Exercise >> Write out each record again exactly as it stands.

··· Record list ···

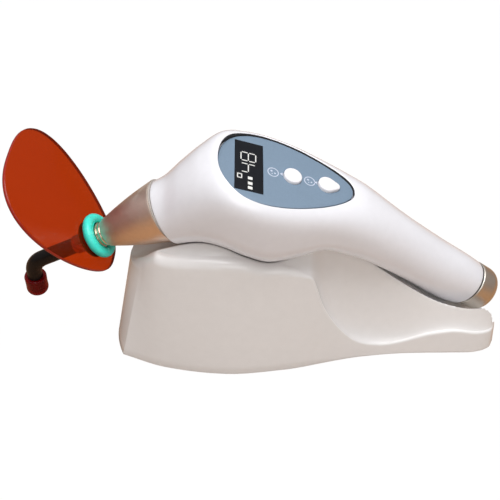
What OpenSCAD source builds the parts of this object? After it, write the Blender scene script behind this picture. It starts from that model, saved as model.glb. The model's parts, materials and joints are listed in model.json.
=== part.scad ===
// Cordless dental curing light, docked on its charging cradle.
// X runs from the light tip (-X) to the tail (+X), -Y is the user's side and Z is up.
// The origin is the middle of the cradle's footprint, on the table.
// The handpiece is drawn in its own frame (x, across, height), then docked with a small roll.

/* [Docking] */
// Roll of the docked handpiece towards the user
dock_roll = 12; // [11:0.5:13]
// Height of the handpiece's own origin above the table
dock_height = 26; // [25.8:0.1:26.4]
// Sideways place of the handpiece's own origin
dock_shift = 7.3; // [7:0.1:7.6]
// Gap between the handpiece and the cradle
dock_gap = 0.5; // [0.4:0.1:0.8]

/* [Housing] */
// Wall thickness of the moulded housing
wall = 2.2; // [2:0.1:2.4]
// Downward slope of the control panel towards the tail
panel_slope = 19.5; // [19:0.5:20]
// Length of the control panel
panel_length = 68; // [67:0.5:69]
// Mean width of the control panel
panel_width = 40.5; // [40:0.5:41]
// Thickness of the control panel plate
panel_thick = 1.6; // [1.4:0.1:1.8]
// Button travel
button_travel = 0.8; // [0.6:0.1:1]

/* [Nose and light guide] */
// Dip of the nose axis below the horizontal
nose_dip = 29.5; // [29:0.5:30]
// Length of the metal nose cone
nose_length = 33.8; // [33:0.1:34]
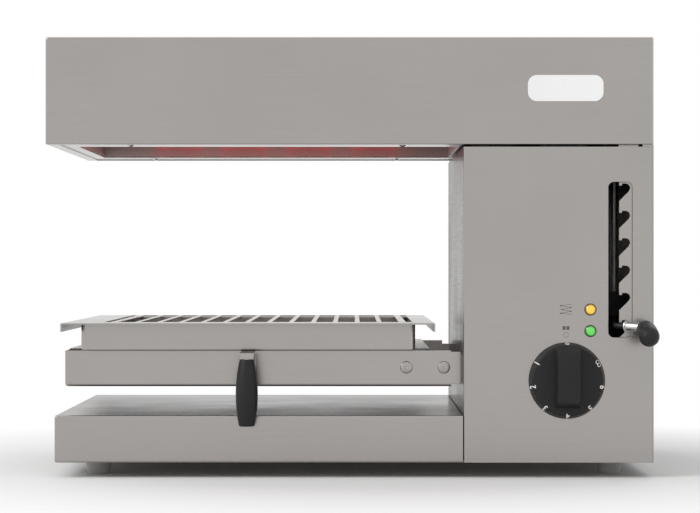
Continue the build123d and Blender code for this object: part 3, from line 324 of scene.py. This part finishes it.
def dark_steel(name, colour, roughness):
    """Blackened steel with a thin, patchy oxide."""
    tree = Tree(name)
    place = tree.place()
    patches = tree.noise(place, 38.0, 5.0, 0.6)
    fine = tree.noise(place, 900.0, 2.0)
    tree.link(tree.mix_colour(tree.spread(patches, 0.42, 0.72), colour, shade(colour, 2.3)), "Base Color")
    rough = tree.math("ADD", tree.spread(patches, *NOISE_SPAN, -0.05, 0.08), roughness)
    tree.link(rough, "Roughness")
    tree.set(Metallic=0.6)
    tree.bump(fine, 0.3, 0.00003, tree.soft_edge_normal(0.0005))
    return tree.material


def moulded(name, colour, roughness, specular, pebble):
    """Moulded plastic or rubber with a fine pebble and handling shine."""
    tree = Tree(name)
    place = tree.place()
    pebbles = tree.noise(place, pebble, 3.0)
    shine = tree.noise(place, 28.0, 4.0)
    tree.link(tree.mix_colour(tree.spread(shine, 0.35, 0.7), colour, shade(colour, 1.25)), "Base Color")
    rough = tree.math("ADD", tree.spread(shine, *NOISE_SPAN, -0.06, 0.07), roughness)
    tree.link(rough, "Roughness")
    tree.set(Specular_IOR_Level=specular)
    tree.bump(pebbles, 0.25, 0.00004, tree.soft_edge_normal(0.0006))
    return tree.material


def heater_tube(name):
    """A sheath that glows dull red, hotter along the middle of its run."""
    tree = Tree(name)
    place = tree.place()
    scale_marks = tree.noise(place, 420.0, 4.0, 0.65)
    heat = tree.noise(tree.stretched(place, (1.0, 14.0, 1.0)), 3.0, 2.0)
    tree.link(tree.mix_colour(scale_marks, *SHEATH_COLOURS), "Base Color")
    tree.link(tree.mix_colour(tree.spread(heat, *NOISE_SPAN), *SHEATH_GLOW), "Emission Color")
    tree.link(tree.spread(heat, 0.25, 0.75, *SHEATH_GLOW_STRENGTH), "Emission Strength")
    tree.set(Roughness=0.7)
    tree.bump(scale_marks, 0.4, 0.00008)
    return tree.material


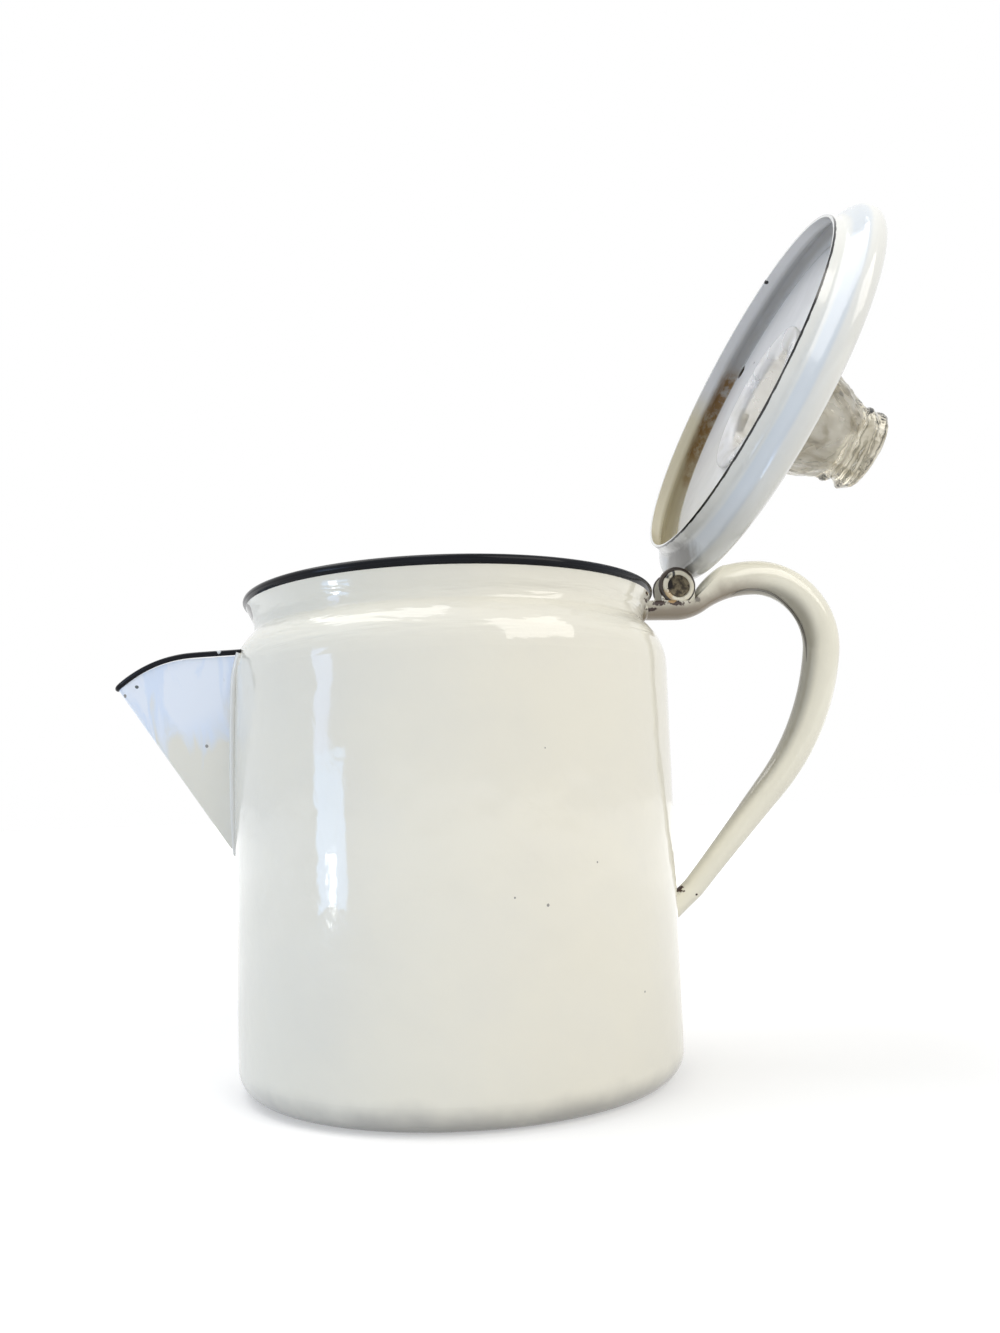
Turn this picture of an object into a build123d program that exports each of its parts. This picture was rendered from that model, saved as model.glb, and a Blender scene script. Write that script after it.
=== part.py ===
from build123d import *
from math import atan2, cos, degrees, pi, radians, sin, tan
import os

os.makedirs("parts", exist_ok=True)

# Driving dimensions, in millimetres and degrees.
# Origin: centre of the resting ring. +Z up, spout towards -X, handle and hinge towards +X.

# Pot body: drawn steel sheet with enamel on both sides
sheet = 1.0
body_radius = 68.0
wall_lean = 0.65
base_corner = 7.8
ring_width = 10.2
base_rise = 1.5
base_step = 3.0
shoulder_below_rim = 24.15
shoulder_arc = 17.6
shoulder_turn = 45.0
neck_inset = 5.4
neck_fillet = 1.6
neck_land = 1.3
flare_arc = 5.0
flare_turn = 25.0

# Rolled rim bead of the mouth
rim_height = 148.15
rim_bead_inset = 1.19
rim_bead_radius = 1.5

# Strainer holes behind the spout
strainer_hole_radius = 2.2
strainer_above_apex = 20.1
strainer_row_pitch = 10.0
strainer_hole_pitch = 6.6
strainer_rows = 4

# Spout: a folded V that grows from a point on the wall; its keel rises this much per unit out
spout_mouth_below_rim = 16.95
spout_depth = 61.3
spout_keel_slope = 1.474
spout_half_width = 16.5
spout_nose_radius = 3.0
spout_point_rise = 2.0
spout_cavity_rise = 11.1
spout_level_reach = 12.0
spout_tip_reach = 38.0
spout_tip_drop = 10.3
spout_core_depth = 12.0
spout_trim = 5.0
spout_rim_height = 1.8
spout_rim_overhang = 0.7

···

Written response >>
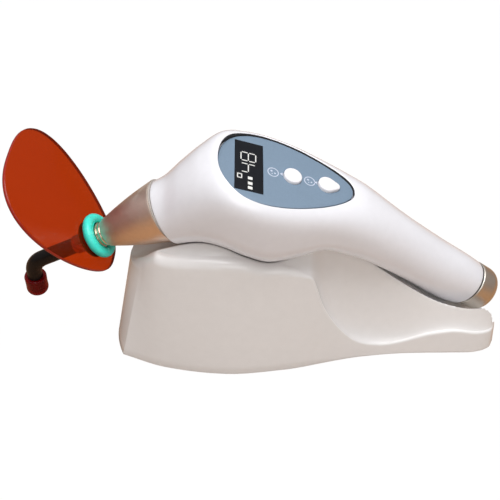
What OpenSCAD source builds the parts of this object? After it, write the Blender scene script behind this picture. It starts from that model, saved as model.glb. The model's parts, materials and joints are listed in model.json.
=== part.scad ===
// Cordless dental curing light, docked on its charging cradle.
// X runs from the light tip (-X) to the tail (+X), -Y is the user's side and Z is up.
// The origin is the middle of the cradle's footprint, on the table.
// The handpiece is drawn in its own frame (x, across, height), then docked with a small roll.

/* [Docking] */
// Roll of the docked handpiece towards the user
dock_roll = 12; // [11:0.5:13]
// Height of the handpiece's own origin above the table
dock_height = 26; // [25.8:0.1:26.4]
// Sideways place of the handpiece's own origin
dock_shift = 7.3; // [7:0.1:7.6]
// Gap between the handpiece and the cradle
dock_gap = 0.5; // [0.4:0.1:0.8]

/* [Housing] */
// Wall thickness of the moulded housing
wall = 2.2; // [2:0.1:2.4]
// Downward slope of the control panel towards the tail
panel_slope = 19.5; // [19:0.5:20]
// Length of the control panel
panel_length = 68; // [67:0.5:69]
// Mean width of the control panel
panel_width = 40.5; // [40:0.5:41]
// Thickness of the control panel plate
panel_thick = 1.6; // [1.4:0.1:1.8]
// Button travel
button_travel = 0.8; // [0.6:0.1:1]

/* [Nose and light guide] */
// Dip of the nose axis below the horizontal
nose_dip = 29.5; // [29:0.5:30]
// Length of the metal nose cone
nose_length = 33.8; // [33:0.1:34]
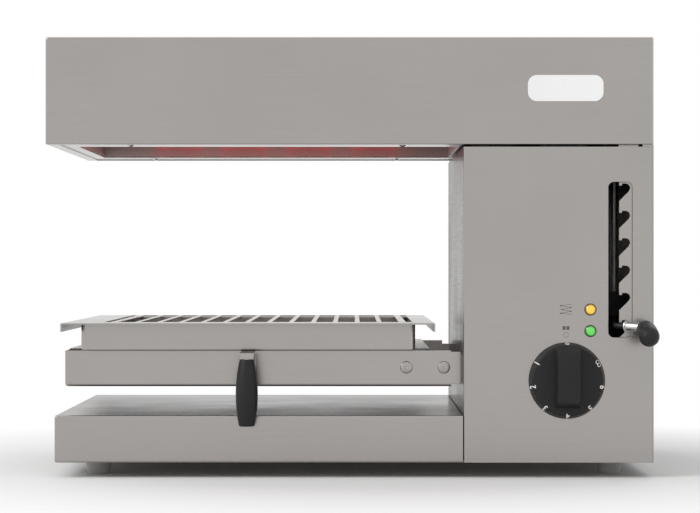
Continue the build123d and Blender code for this object: part 3, from line 324 of scene.py. This part finishes it.
def dark_steel(name, colour, roughness):
    """Blackened steel with a thin, patchy oxide."""
    tree = Tree(name)
    place = tree.place()
    patches = tree.noise(place, 38.0, 5.0, 0.6)
    fine = tree.noise(place, 900.0, 2.0)
    tree.link(tree.mix_colour(tree.spread(patches, 0.42, 0.72), colour, shade(colour, 2.3)), "Base Color")
    rough = tree.math("ADD", tree.spread(patches, *NOISE_SPAN, -0.05, 0.08), roughness)
    tree.link(rough, "Roughness")
    tree.set(Metallic=0.6)
    tree.bump(fine, 0.3, 0.00003, tree.soft_edge_normal(0.0005))
    return tree.material


def moulded(name, colour, roughness, specular, pebble):
    """Moulded plastic or rubber with a fine pebble and handling shine."""
    tree = Tree(name)
    place = tree.place()
    pebbles = tree.noise(place, pebble, 3.0)
    shine = tree.noise(place, 28.0, 4.0)
    tree.link(tree.mix_colour(tree.spread(shine, 0.35, 0.7), colour, shade(colour, 1.25)), "Base Color")
    rough = tree.math("ADD", tree.spread(shine, *NOISE_SPAN, -0.06, 0.07), roughness)
    tree.link(rough, "Roughness")
    tree.set(Specular_IOR_Level=specular)
    tree.bump(pebbles, 0.25, 0.00004, tree.soft_edge_normal(0.0006))
    return tree.material


def heater_tube(name):
    """A sheath that glows dull red, hotter along the middle of its run."""
    tree = Tree(name)
    place = tree.place()
    scale_marks = tree.noise(place, 420.0, 4.0, 0.65)
    heat = tree.noise(tree.stretched(place, (1.0, 14.0, 1.0)), 3.0, 2.0)
    tree.link(tree.mix_colour(scale_marks, *SHEATH_COLOURS), "Base Color")
    tree.link(tree.mix_colour(tree.spread(heat, *NOISE_SPAN), *SHEATH_GLOW), "Emission Color")
    tree.link(tree.spread(heat, 0.25, 0.75, *SHEATH_GLOW_STRENGTH), "Emission Strength")
    tree.set(Roughness=0.7)
    tree.bump(scale_marks, 0.4, 0.00008)
    return tree.material


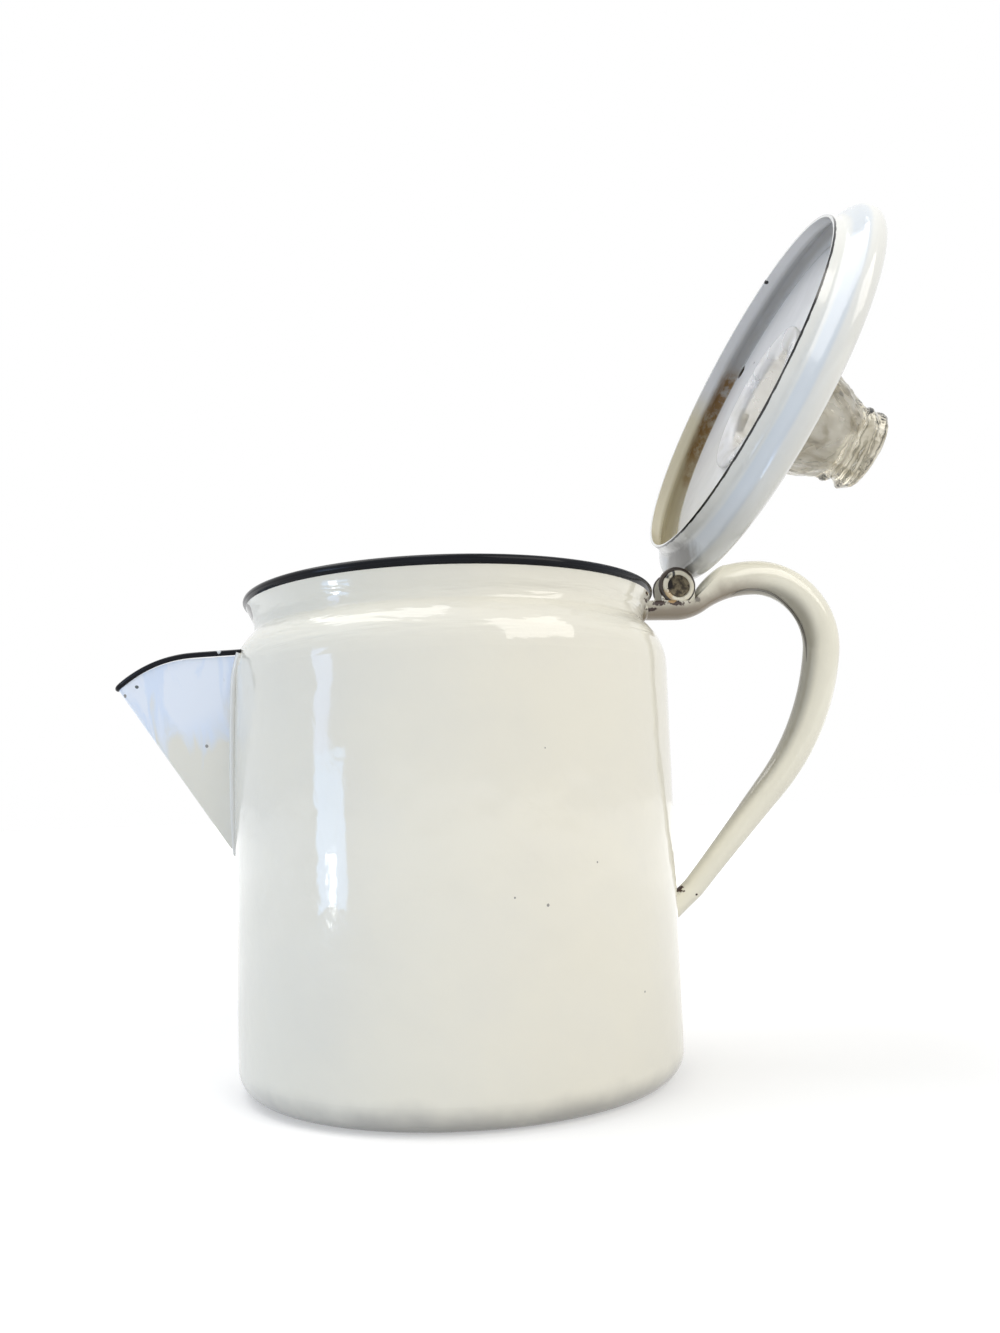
Turn this picture of an object into a build123d program that exports each of its parts. This picture was rendered from that model, saved as model.glb, and a Blender scene script. Write that script after it.
=== part.py ===
from build123d import *
from math import atan2, cos, degrees, pi, radians, sin, tan
import os

os.makedirs("parts", exist_ok=True)

# Driving dimensions, in millimetres and degrees.
# Origin: centre of the resting ring. +Z up, spout towards -X, handle and hinge towards +X.

# Pot body: drawn steel sheet with enamel on both sides
sheet = 1.0
body_radius = 68.0
wall_lean = 0.65
base_corner = 7.8
ring_width = 10.2
base_rise = 1.5
base_step = 3.0
shoulder_below_rim = 24.15
shoulder_arc = 17.6
shoulder_turn = 45.0
neck_inset = 5.4
neck_fillet = 1.6
neck_land = 1.3
flare_arc = 5.0
flare_turn = 25.0

# Rolled rim bead of the mouth
rim_height = 148.15
rim_bead_inset = 1.19
rim_bead_radius = 1.5

# Strainer holes behind the spout
strainer_hole_radius = 2.2
strainer_above_apex = 20.1
strainer_row_pitch = 10.0
strainer_hole_pitch = 6.6
strainer_rows = 4

# Spout: a folded V that grows from a point on the wall; its keel rises this much per unit out
spout_mouth_below_rim = 16.95
spout_depth = 61.3
spout_keel_slope = 1.474
spout_half_width = 16.5
spout_nose_radius = 3.0
spout_point_rise = 2.0
spout_cavity_rise = 11.1
spout_level_reach = 12.0
spout_tip_reach = 38.0
spout_tip_drop = 10.3
spout_core_depth = 12.0
spout_trim = 5.0
spout_rim_height = 1.8
spout_rim_overhang = 0.7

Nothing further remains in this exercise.